Présentés d’une certaine manière, les productions hollywoodiennes classiques peuvent aussi être adressées à la communauté chrétienne : les valeurs portées par certains blockbusters tels que les franchises Hunger Games et Avengers – fraternité, courage, sacrifice – peuvent aussi bien séduire que leurs promesses d’effets visuels spectaculaires. Mieux, certains films font des allusions directes à la religion, comme le personnage Captain America dans Avengers, répondant lorsqu’on lui dit que ses ennemis sont des dieux : « There’s only one god, m’am, and i’m pretty sure he doesn’t dress like that ». La communauté chrétienne s’accommode : malgré ses sorcelleries, le monde de Harry Potter est apprécié pour ses valeurs morales, tout comme celui de Twilight, adapté des romans mormons de Stephenie Meyer.
 
 À Hollywood, le film de croyant devient un « divertissement qui fait du bien »
Mais Hollywood est loin de se soumettre absolument aux codes de la « Godsploitation » : dans sa recherche de profits internationaux, les différences culturelles tendent à s’effacer au profit de messages et grammaires cinématographiques universalistes.
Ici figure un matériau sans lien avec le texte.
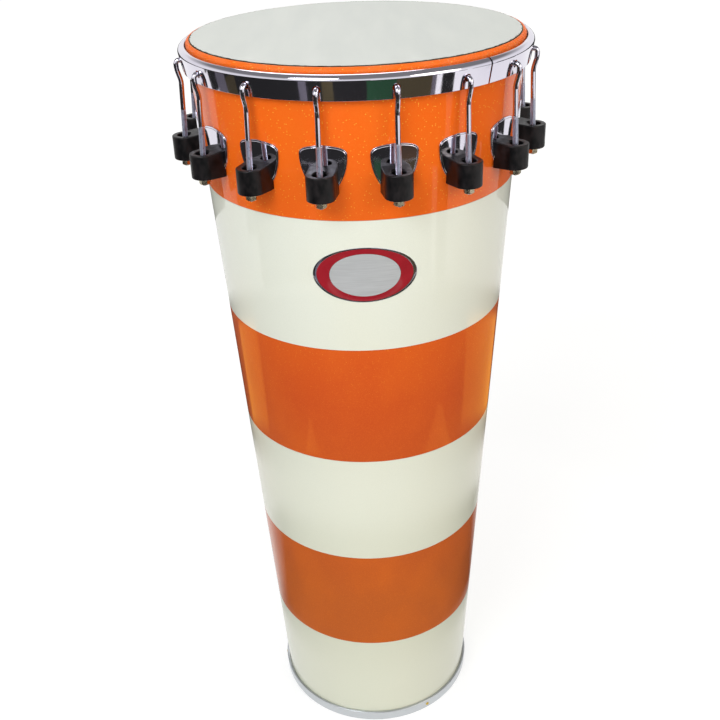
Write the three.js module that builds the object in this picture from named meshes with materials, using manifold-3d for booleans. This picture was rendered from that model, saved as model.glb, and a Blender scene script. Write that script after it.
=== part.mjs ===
// A timbal: a tall tapering wooden drum with one plastic head, in horizontal bands of two colours.
// A chromed counterhoop pulls the head down over the rim of the shell, sixteen J-shaped hooks pull the
// hoop down, and a nut under each moulded lug draws its hook.
// Millimetres. The origin is the centre of the foot, +Z runs up through the head and -Y is the front.
import * as THREE from "three";
import { mergeVertices } from "three/addons/utils/BufferGeometryUtils.js";
import Module from "manifold-3d";

// Gaps
const touchGap = 0.3; // between two pieces that touch
const cutOverrun = 6; // how far a cutting solid runs past what it cuts
const weldTolerance = 0.0005;

// Shell and its laminate
const shellHeight = 900; // foot to bearing edge
const footRadius = 127.7; // outside of the laminate at the foot
const headRadius = 180; // outside of the laminate at the head
const shellWall = 8;
const wrapThickness = 1;
const bearingInset = 4; // from the outside of the laminate in to the crown of the rim
const bearingDrop = 4; // height of the rounded outer edge of the rim
const bandCount = 6;
const bandColours = ["white", "orange"];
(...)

Pour des films comme Le Monde de Narnia, les distributeurs adaptent leur stratégie de communication, les messages grands publics sont moins directement religieux et le film de croyant (« Faith based film ») devient un « divertissement qui fait du bien » (« uplifting entertainment »). Le cas Walden est ainsi intéressant pour les limites de l’exercice qu’il permet de mieux cerner : Hollywood ne sera perméable aux messages chrétiens que dans la mesure où ceux-ci sont réduits à leur plus simple expression, et solvables dans une culture de masse au potentiel commercial international.